What does the word 'πέτρα' mean in the following context:

Μια φορά ένας λέλεκας ήθελε να κάνει στην αλεπού τραπέζι. Πήρε λοιπόν έναν κουτρούλα γάλα , τον έβαλε πάνω σε μια πέτρα κι έβαζε μέσα τη μύτη του κι έπινε το γάλα. Σαν έβγαζε τη μύτη του όξω για να πάρει την ανάσα του ,έσταζε λιγάκι γάλα, το έγλειφε η αλεπού.


----------



## artion

A stone base.


----------



## Slavianophil

Thank you for your reply! Unfortunately, English is not my first language. What is a stone base? A sort of stone vessel? Like a pitcher or something like this?


----------



## shawnee

Leaning heavily on Artion's lead; he placed what I assume is a wooden bowl (κουτρούλα?) on a stone, presumably to steady it.


----------



## Slavianophil

Thank you, Shawnee!


----------



## artion

Yes, he put the bowl on the top of a stone, possibly because λελέκι (stork) is a tall bird. I am amazed that you understand κουτρούλα and not πέτρα.


----------



## Slavianophil

In fact, I did not understand κουτρούλα, I just guessed that it was some sourt of vessel. But I did not understand why he needed the stone and thought that perhaps he poured this milk from the koutroula (whatever it might be) into a stone vase or something.
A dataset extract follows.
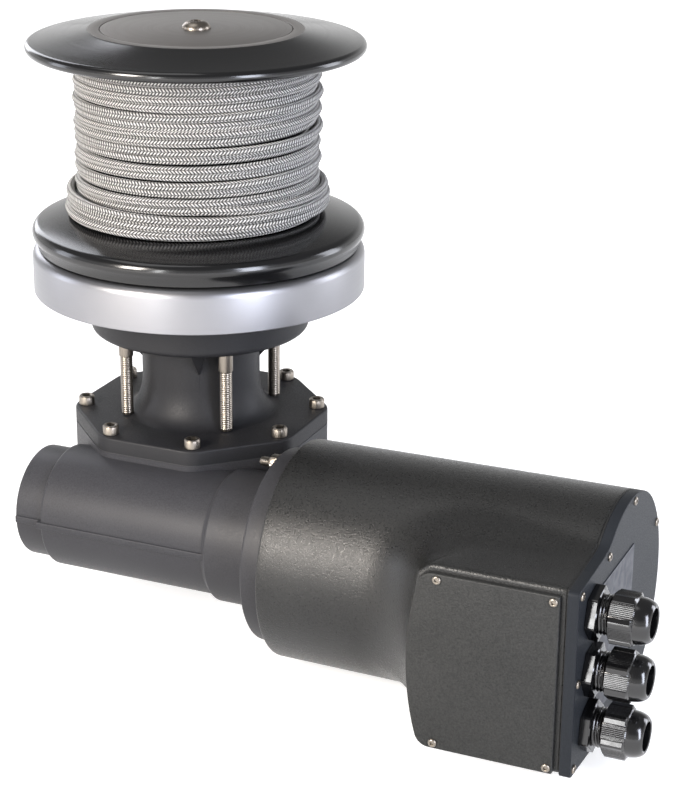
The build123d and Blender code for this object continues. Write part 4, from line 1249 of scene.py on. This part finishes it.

There is a very similar Russian folk tale about a crane and a fox. In our tale the crane put some pap into a jug with a narrow neck from which he coud eat with his long beak. But he did not put it on a stone, in fact, there was no mention of a stone in our tale at all. That's why I was puzzled.


----------



## esper

Actually this is one of the most famous Aesop's fables. I guess that in some form or other it has been adopted and adapted by many cultures so that it now constitutes part of a common, universal traditon.


----------